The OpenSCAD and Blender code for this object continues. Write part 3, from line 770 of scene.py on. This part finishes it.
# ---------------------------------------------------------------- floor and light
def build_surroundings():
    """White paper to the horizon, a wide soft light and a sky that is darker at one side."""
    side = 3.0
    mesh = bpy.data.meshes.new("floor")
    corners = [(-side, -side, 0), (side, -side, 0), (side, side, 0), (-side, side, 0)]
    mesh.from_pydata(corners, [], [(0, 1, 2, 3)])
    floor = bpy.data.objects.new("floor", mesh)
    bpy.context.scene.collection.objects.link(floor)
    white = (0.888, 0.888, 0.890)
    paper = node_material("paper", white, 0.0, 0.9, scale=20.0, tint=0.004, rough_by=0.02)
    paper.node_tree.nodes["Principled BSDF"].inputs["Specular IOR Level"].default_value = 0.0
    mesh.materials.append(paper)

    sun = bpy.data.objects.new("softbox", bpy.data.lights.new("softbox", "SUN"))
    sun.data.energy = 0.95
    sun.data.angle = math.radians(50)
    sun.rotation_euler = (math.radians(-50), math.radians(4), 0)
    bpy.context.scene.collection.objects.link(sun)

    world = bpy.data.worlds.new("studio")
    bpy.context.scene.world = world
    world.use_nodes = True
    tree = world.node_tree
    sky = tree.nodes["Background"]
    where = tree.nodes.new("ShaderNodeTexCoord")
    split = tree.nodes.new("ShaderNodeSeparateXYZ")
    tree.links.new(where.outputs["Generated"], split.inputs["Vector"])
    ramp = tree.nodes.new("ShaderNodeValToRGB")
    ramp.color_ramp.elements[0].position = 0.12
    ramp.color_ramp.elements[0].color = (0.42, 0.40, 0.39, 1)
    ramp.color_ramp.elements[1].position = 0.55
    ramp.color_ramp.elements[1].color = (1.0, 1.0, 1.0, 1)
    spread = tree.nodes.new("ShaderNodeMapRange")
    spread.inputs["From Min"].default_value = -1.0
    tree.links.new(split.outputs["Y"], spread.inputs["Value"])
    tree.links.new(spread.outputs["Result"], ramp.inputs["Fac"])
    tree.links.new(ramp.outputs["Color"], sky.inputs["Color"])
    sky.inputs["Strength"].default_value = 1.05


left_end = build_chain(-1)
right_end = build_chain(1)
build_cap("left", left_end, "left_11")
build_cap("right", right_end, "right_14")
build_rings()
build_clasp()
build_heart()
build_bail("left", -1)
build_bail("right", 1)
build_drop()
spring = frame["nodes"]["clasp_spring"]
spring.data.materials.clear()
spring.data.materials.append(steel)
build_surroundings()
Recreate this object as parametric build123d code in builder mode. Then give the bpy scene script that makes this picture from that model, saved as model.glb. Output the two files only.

──────────

Transcribe each entry exactly.

The OpenSCAD and Blender code for this object continues. Write part 3, from line 770 of scene.py on. This part finishes it.
# ---------------------------------------------------------------- floor and light
def build_surroundings():
    """White paper to the horizon, a wide soft light and a sky that is darker at one side."""
    side = 3.0
    mesh = bpy.data.meshes.new("floor")
    corners = [(-side, -side, 0), (side, -side, 0), (side, side, 0), (-side, side, 0)]
    mesh.from_pydata(corners, [], [(0, 1, 2, 3)])
    floor = bpy.data.objects.new("floor", mesh)
    bpy.context.scene.collection.objects.link(floor)
    white = (0.888, 0.888, 0.890)
    paper = node_material("paper", white, 0.0, 0.9, scale=20.0, tint=0.004, rough_by=0.02)
    paper.node_tree.nodes["Principled BSDF"].inputs["Specular IOR Level"].default_value = 0.0
    mesh.materials.append(paper)

    sun = bpy.data.objects.new("softbox", bpy.data.lights.new("softbox", "SUN"))
    sun.data.energy = 0.95
    sun.data.angle = math.radians(50)
    sun.rotation_euler = (math.radians(-50), math.radians(4), 0)
    bpy.context.scene.collection.objects.link(sun)

    world = bpy.data.worlds.new("studio")
    bpy.context.scene.world = world
    world.use_nodes = True
    tree = world.node_tree
    sky = tree.nodes["Background"]
    where = tree.nodes.new("ShaderNodeTexCoord")
    split = tree.nodes.new("ShaderNodeSeparateXYZ")
    tree.links.new(where.outputs["Generated"], split.inputs["Vector"])
    ramp = tree.nodes.new("ShaderNodeValToRGB")
    ramp.color_ramp.elements[0].position = 0.12
    ramp.color_ramp.elements[0].color = (0.42, 0.40, 0.39, 1)
    ramp.color_ramp.elements[1].position = 0.55
    ramp.color_ramp.elements[1].color = (1.0, 1.0, 1.0, 1)
    spread = tree.nodes.new("ShaderNodeMapRange")
    spread.inputs["From Min"].default_value = -1.0
    tree.links.new(split.outputs["Y"], spread.inputs["Value"])
    tree.links.new(spread.outputs["Result"], ramp.inputs["Fac"])
    tree.links.new(ramp.outputs["Color"], sky.inputs["Color"])
    sky.inputs["Strength"].default_value = 1.05


left_end = build_chain(-1)
right_end = build_chain(1)
build_cap("left", left_end, "left_11")
build_cap("right", right_end, "right_14")
build_rings()
build_clasp()
build_heart()
build_bail("left", -1)
build_bail("right", 1)
build_drop()
spring = frame["nodes"]["clasp_spring"]
spring.data.materials.clear()
spring.data.materials.append(steel)
build_surroundings()
Recreate this object as parametric build123d code in builder mode. Then give the bpy scene script that makes this picture from that model, saved as model.glb. Output the two files only.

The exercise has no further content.